Wenn man davon ausgeht, dass die Normalschanze, auf der am Freitag noch einmal gesprungen wird, nicht zu der von den Deutschen favorisierten Anlage gehört, werden die Skispringer vermutlich erstmals seit langem von einer WM ohne Plaketten um den Hals abreisen, nachdem der Deutsche Skiverband (DSV) lange Jahre bei nordischen Großereignissen vor allem Medaillen der Springer erwarten konnte. Das hat sich gewandelt. „Unsere Langläufer und Kombinierer sind fest in der Weltspitze etabliert. Deutschland hat sich im nordischen Skisport glänzend entwickelt“, sagt Norbert Baier, Sportdirektor der Langläufer. In Sachen Ursachenforschung verweisen Langlauf-Trainer Jochen Behle und sein Kombinierer-Kollege Weinbuch gerne auf die Nachwuchsarbeit in den beiden lange Zeit darbenden Disziplinen. „Wir ernten heute die Früchte der kontinuierlichen Aufbauarbeit im Nachwuchsbereich“, referiert Behle, wenn er nach den Gründen für den Aufschwung befragt wird.

Junge deutsche Langläufer und Kombinierer haben ihre Klasse auch in diesem Jahr bei der Junioren-WM beweisen können. Björn Kircheisen, mittlerweile auch schon im Weltcup etabliert und Mitglied im mit Silber dekorierten Kombinierer-Team, gewann drei Goldmedaillen. Ebenso feierte Langläuferin Nicole Fessel einen Junioren-WM-Titel. Bleiben noch die Skispringer. Im Teamspringen wurden sie Elfte bei 15 teilnehmenden Mannschaften. Schon stimmt DSV-Sportdirektor Thomas Pfüller das bereits bei der alpinen Ski-WM gern gesungene Lied von der verbesserungswürdigen Nachwuchsarbeit an.

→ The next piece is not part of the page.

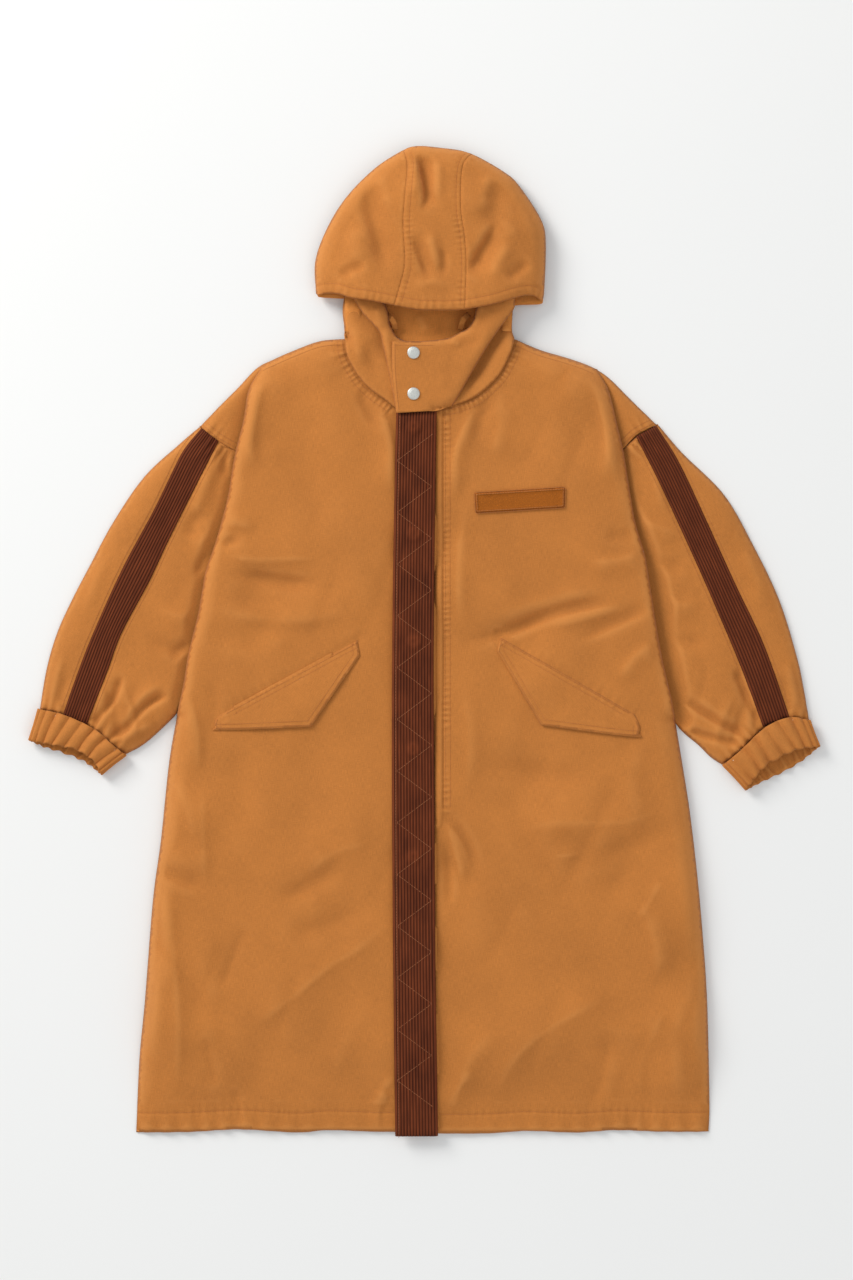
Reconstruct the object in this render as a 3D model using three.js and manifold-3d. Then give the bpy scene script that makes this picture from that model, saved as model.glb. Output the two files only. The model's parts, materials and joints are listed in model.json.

Das verwundert, immerhin hieß es seit dem „Hanni-und-Martin-Skisprung-Boom“ in deutschen Landen, dass sich Skiclubs mit passablen Schanzen im Ort vor dem Andrang interessierter Kinder kaum retten könnten. Der DSV würde diese Popularität nicht nutzen, meldet sich Skisprung-Legende Jens Weißflog zu Wort. Skispringen sei bloß noch eine TV-Sportart, Geld fließe nur in die Spitze. Reinhard Heß ärgert sich: „Ich stehe zu unserer Nachwuchsarbeit. Warum ist jetzt alles schlecht, was lange Jahre gut war?“ Bis Olympia 2006 wolle er weitermachen, hat er gesagt. Eine medaillenlose WM werde ihn nicht zur Aufgabe zwingen. Beginnen kann er jetzt mit der Suche nach dem Teamgeist.